X: A Woman’s Guide to Good Porn by Erika Lust
Erika Lust has become one of the better-known feminist porn directors. In 2011 she released this book with the aim to encourage shy women to enjoy porn.
From Amazon: This is a book for all women who love porn, but still don’t know they do! It looks at pornography from a female perspective, showing how feminism has a positive role to play in improving the product for both educational and entertainment purposes. XA” provides a manifesto for new adult films for grown-up women: Women’s voices, Men’s porn, Women, feminism & pornography, History of porn, Horror movies, comedies and porn, Erotic shopping, New wave porn, Adult films for her, Adult films for grown-up women.

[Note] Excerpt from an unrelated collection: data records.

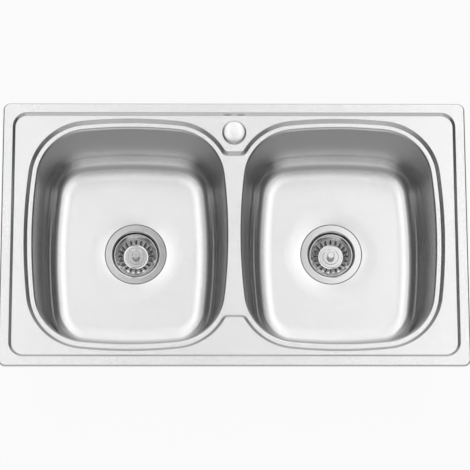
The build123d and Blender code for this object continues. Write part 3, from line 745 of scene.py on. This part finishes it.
# ---------------------------------------------------------------- studio
class Studio(Nodes):
    """The studio's light, by direction: a dim room with soft-edged panels in it. A direction's two leans are how
    far it is from overhead to the right and to the rear; its turn is how far it is from straight ahead or
    straight back to either side."""

    TURN_SOFT = 16

    def __init__(self, room):
        super().__init__(bpy.data.worlds.new("studio"))
        bpy.context.scene.world = self.data
        place = self.node("ShaderNodeTexCoord", {}, {}, "Generated")
        x, y, z = (self.node("ShaderNodeSeparateXYZ", {}, {0: place}, axis) for axis in "XYZ")
        ahead = self.node("ShaderNodeMath", {"operation": "ABSOLUTE"}, {0: y})
        self.angles = [self.node("ShaderNodeMath", {"operation": "ARCTAN2"}, {0: part, 1: base})
                       for part, base in ((x, z), (y, z), (x, ahead))]
        self.light = room

    def edge(self, angle, start, stop):
        """Rises smoothly from 0 to 1 as the angle goes from start to stop, in degrees."""
        return self.node("ShaderNodeMapRange", {"interpolation_type": "SMOOTHSTEP"},
                         {"Value": angle, "From Min": math.radians(start), "From Max": math.radians(stop)})

    def panel(self, sides, depth, strength, soft, turn=120):
        """Adds a panel between two leans to the side and two to the rear, and up to a turn: the strength times
        the slope of each of its edges, which are as wide as the soft angles say."""
        inside = strength
        spans = sides, depth, (-turn, turn)
        for angle, (low, high), wide in zip(self.angles, spans, (*soft, self.TURN_SOFT)):
            inside = self.edge(angle, low - wide / 2, low + wide / 2) * inside
            inside = self.edge(angle, high + wide / 2, high - wide / 2) * inside
        self.light = inside + self.light

    def switch_on(self):
        """Gives the sum of the room and its panels to the background as a grey."""
        grey = self.node("ShaderNodeCombineColor", {}, {0: self.light, 1: self.light, 2: self.light})
        self.feed(self.tree.nodes["Background"], "Color", grey)


ALL_ROUND = (-95, 95)                                # from level on one side to level on the other
studio = Studio(0.09)
studio.panel((-20, -2.8), (-1, 48), 1.06, (5, 12))
studio.panel((3, 21), (-1, 48), 1.08, (5, 12))
studio.panel((-38, 38), ALL_ROUND, 0.26, (22, 6))
studio.panel(ALL_ROUND, (50, 95), 0.36, (2, 18), 56)
studio.panel(ALL_ROUND, (-95, -54), 0.34, (2, 16), 56)
studio.switch_on()

REACH, GROUND, WHITE_SHARE = 30.0, -0.2385, 0.94


def white_floor():
    """A pale floor. The camera, and rays off metal or through anything clear, see nearly plain white there, with
    a share of the lit floor that keeps the shadow."""
    pale = Finish("pale_floor", 0.0, 0.8, 0.9)
    camera, glossy, through = (pale.node("ShaderNodeLightPath", {}, {}, f"Is {ray} Ray")
                               for ray in ("Camera", "Glossy", "Transmission"))
    white = pale.node("ShaderNodeEmission", {}, {"Color": rgba(1), "Strength": 1.0})
    mixed = pale.node("ShaderNodeMixShader", {}, {0: (camera + glossy + through) * WHITE_SHARE,
                                                  1: Sock(pale, pale.shader.outputs[0]), 2: white})
    pale.feed(pale.tree.nodes["Material Output"], "Surface", mixed)
    return pale


floor = bpy.data.meshes.new("floor")
floor.from_pydata([(-REACH, -REACH, GROUND), (REACH, -REACH, GROUND), (REACH, REACH, GROUND),
                   (-REACH, REACH, GROUND)], [], [(0, 1, 2, 3)])
floor.materials.append(white_floor().data)
shown("floor", floor)

# camera: tilt from upright, turn about the upright, roll, distance in metres, pixels to a millimetre, frame
TILT, TURN, ROLL = math.radians(14.40), math.radians(-2.82), math.radians(-0.13)
DISTANCE, SCALE, FRAME = 4.5, 0.5440, 470
TARGET = Vector((0.0009, -0.0039, 0.006))
camera = bpy.data.cameras.new("camera")
camera.sensor_width = 36
camera.lens = SCALE * DISTANCE * 1000 / FRAME * camera.sensor_width
camera.clip_end = 100
camera_obj = shown("camera", camera)
away = Vector((math.sin(TILT) * math.sin(TURN), -math.sin(TILT) * math.cos(TURN), math.cos(TILT)))
level = Vector((0, 1, 0)).cross(away).normalized()
across = math.cos(ROLL) * level + math.sin(ROLL) * away.cross(level)
camera_obj.location = TARGET + away * DISTANCE
camera_obj.rotation_mode = "QUATERNION"
camera_obj.rotation_quaternion = Matrix((across, away.cross(across), away)).transposed().to_quaternion()
bpy.context.scene.camera = camera_obj
bpy.context.scene.view_settings.view_transform = "Standard"
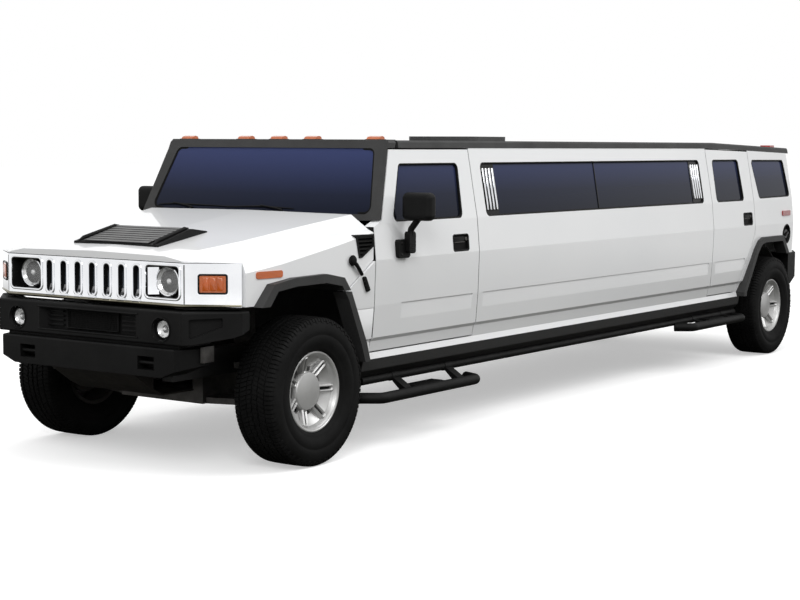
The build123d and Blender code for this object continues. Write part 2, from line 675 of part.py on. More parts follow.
def front_bumper():
    """Upper bumper with angled ends, fog lamp cups and a meshed recess over the lower bar with tow pockets."""
    (corner_x, corner_y), (tip_x, tip_y) = BUMPER_CORNER, BUMPER_TIP
    y0 = front(corner_y)
    plan = [(-tip_x, front(tip_y)), (-corner_x, y0), (corner_x, y0), (tip_x, front(tip_y)),
            (tip_x, front(-540)), (860, front(-540)), (640, front(-690)), (-640, front(-690)),
            (-860, front(-540)), (-tip_x, front(-540))]
    upper = along_z(plan, 755, 946)
    upper = fillet(upper.faces().sort_by(Axis.Z)[-1].edges() + upper.faces().sort_by(Axis.Z)[0].edges(), 12)
    rising = along_x([(front(-900), 740), (front(-500), 740), (front(-500), 860), (front(-640), 800),
                      (y0, 757)],
                     corner_x + 20, 1100)
    pocket_corners = [bumper_face_point(x, z, 5) for x, z in BUMPER_POCKET]
    inward = Vector(*bumper_face_point(900, 900, -1)) - Vector(*bumper_face_point(900, 900, 0))
    pocket = extrude(outline_face(pocket_corners, 8), amount=33, dir=inward)
    upper -= both_sides(rising + pocket)
    upper -= along_z([(-390, y0 - 5), (390, y0 - 5), (355, y0 + 60), (-355, y0 + 60)], 790, 912)
    for side in (-1, 1):
        upper -= Pos(side * FOG_X, y0 + 19.5, FOG_Z) * Rot(90, 0, 0) * Cone(FOG_RADIUS, FOG_RADIUS + 16, 41)
    low_plan = [(-745, front(-675)), (-680, front(-FRONT_OVERHANG)), (680, front(-FRONT_OVERHANG)),
                (745, front(-675)), (745, front(-640)), (-745, front(-640))]
    lower = along_z(low_plan, 575, 738)
    lower = fillet(lower.faces().sort_by(Axis.Z)[-1].edges(), 10)
    under = along_y([(540, 560), (800, 560), (800, 660)], front(-900), front(-600))
    lower -= both_sides(under)
    hooks = []
    for side in (-1, 1):
        x = side * TOW_HOOK_X
        lower -= block(x - 62, x + 62, front(-FRONT_OVERHANG) - 5, front(-770), 612, 688)
        hooks.append(rod_x(x - 64, x + 64, front(-FRONT_OVERHANG) + 24, 650, 11))
    core = block(-680, 680, front(-800), front(-690), 730, 780)
    return joined([upper, core, lower] + hooks)


def fog_lamps():
    """Round fog lamps in the bumper's cups."""
    back = front(BUMPER_CORNER[1]) + 40
    bowl = Pos(FOG_X, back - 10, FOG_Z) * Rot(90, 0, 0) * Cylinder(FOG_RADIUS - 2, 20)
    dome_radius = 120
    rise = dome_radius - (dome_radius ** 2 - (FOG_RADIUS - 2) ** 2) ** 0.5
    dome = Pos(FOG_X, back - 20 - rise + dome_radius, FOG_Z) * Sphere(dome_radius)
    tube = Pos(FOG_X, back - 45, FOG_Z) * Rot(90, 0, 0) * Cylinder(FOG_RADIUS - 2, 50)
    return both_sides(bowl + (dome & tube))


def skid_plate():
    side = [(front(-800), 566), (front(-800), 574), (front(-640), 574), (front(-640), 470),
            (front(-560), 430),
            (front(-300), 430), (front(-300), 422), (front(-566), 422), (front(-650), 464)]
    return along_x(side, -330, 330)


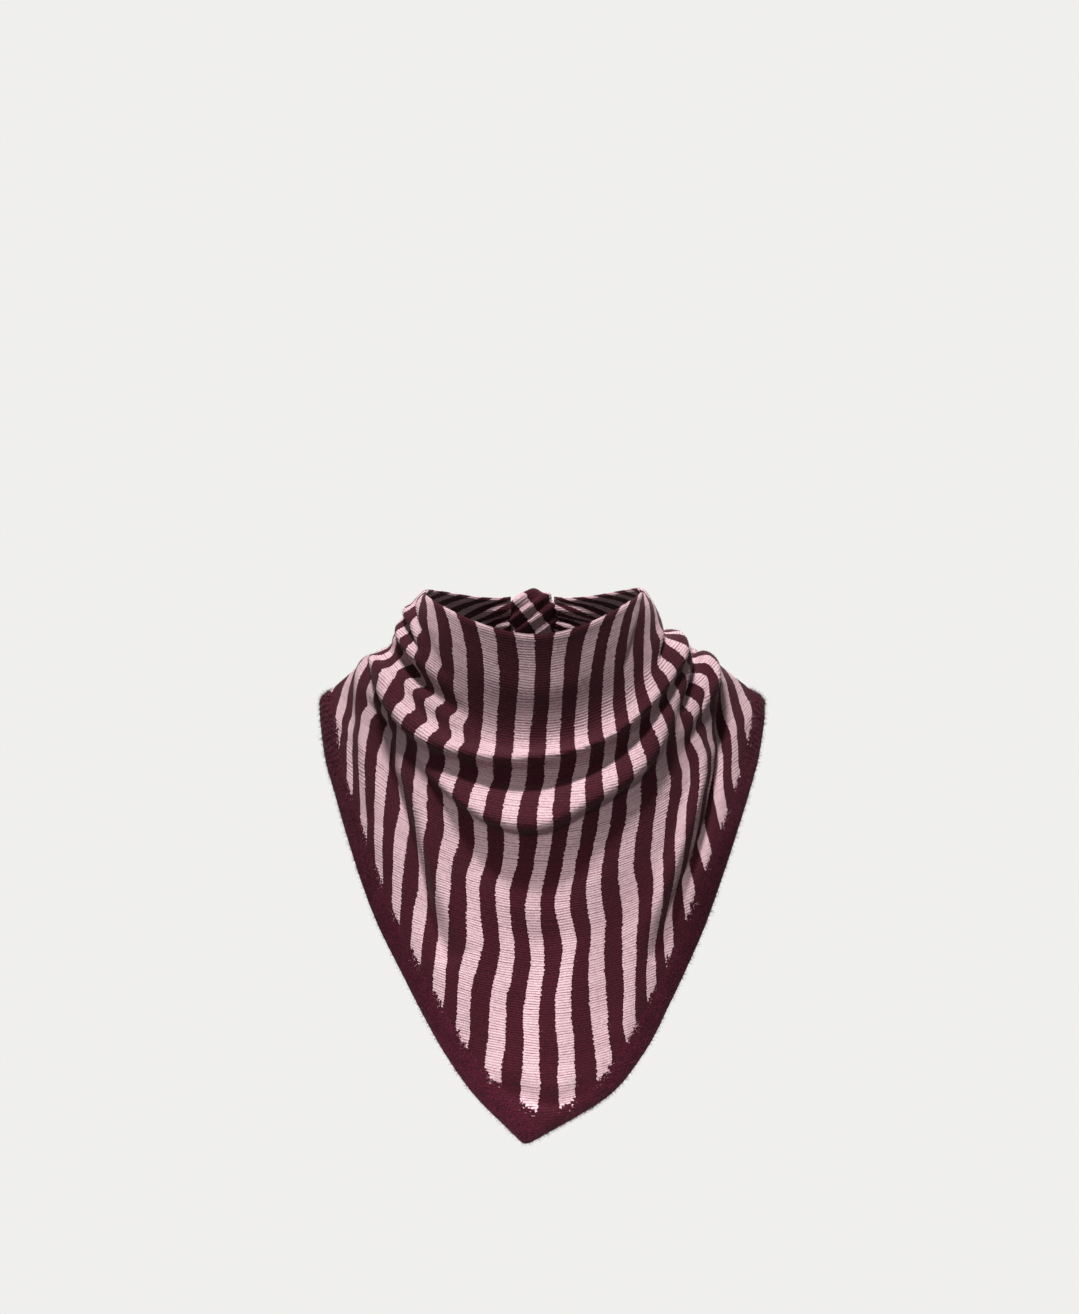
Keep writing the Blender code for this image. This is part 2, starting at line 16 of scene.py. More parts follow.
import bmesh
import bpy
import numpy as np
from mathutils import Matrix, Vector


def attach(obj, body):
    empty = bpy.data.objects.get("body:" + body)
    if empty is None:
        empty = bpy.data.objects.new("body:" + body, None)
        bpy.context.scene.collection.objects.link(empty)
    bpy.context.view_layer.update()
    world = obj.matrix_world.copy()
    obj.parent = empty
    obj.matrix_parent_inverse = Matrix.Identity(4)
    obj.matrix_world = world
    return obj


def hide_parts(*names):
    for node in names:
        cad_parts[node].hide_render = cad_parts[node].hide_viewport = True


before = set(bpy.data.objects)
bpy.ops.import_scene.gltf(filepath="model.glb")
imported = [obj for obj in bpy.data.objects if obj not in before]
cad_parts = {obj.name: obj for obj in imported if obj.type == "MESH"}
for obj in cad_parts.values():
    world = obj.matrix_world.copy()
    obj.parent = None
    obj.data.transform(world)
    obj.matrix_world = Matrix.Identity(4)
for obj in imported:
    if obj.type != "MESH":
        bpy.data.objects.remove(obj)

Pair = tuple[float, float]
Triple = tuple[float, float, float]
Colour = tuple[float, float, float, float]
NodeSocket = bpy.types.NodeSocket
Value = Union[NodeSocket, float, Colour]
Placing = Callable[[np.ndarray, np.ndarray], np.ndarray]

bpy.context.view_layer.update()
MM = 0.001
TINY = 1e-9
BODY = "root"
FLAT_MAP = "flat"
SHARP_DEGREES = 62

log = logging.getLogger("scarf")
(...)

XXX: A Woman’s Right to Pornography by Wendy McElroy
This book from 1997 offered a welcome alternative to the standard anti-porn feminist arguments of the time. Wendy McElroy went out and spoke to performers, directors and producers within the adult industry to acertain a more nuanced view of pornography. Her book makes a case for freedom of speech and asserts that porn can be a positive thing for the women within the industry. An early addition to the canon of feminist porn books.
From Amazon: An unconventional argument for the preservation of pornography asserts that pornography can serve to benefit the feminist movement and promote sexual freedom for women, and explores the historical relationship between women and pornography.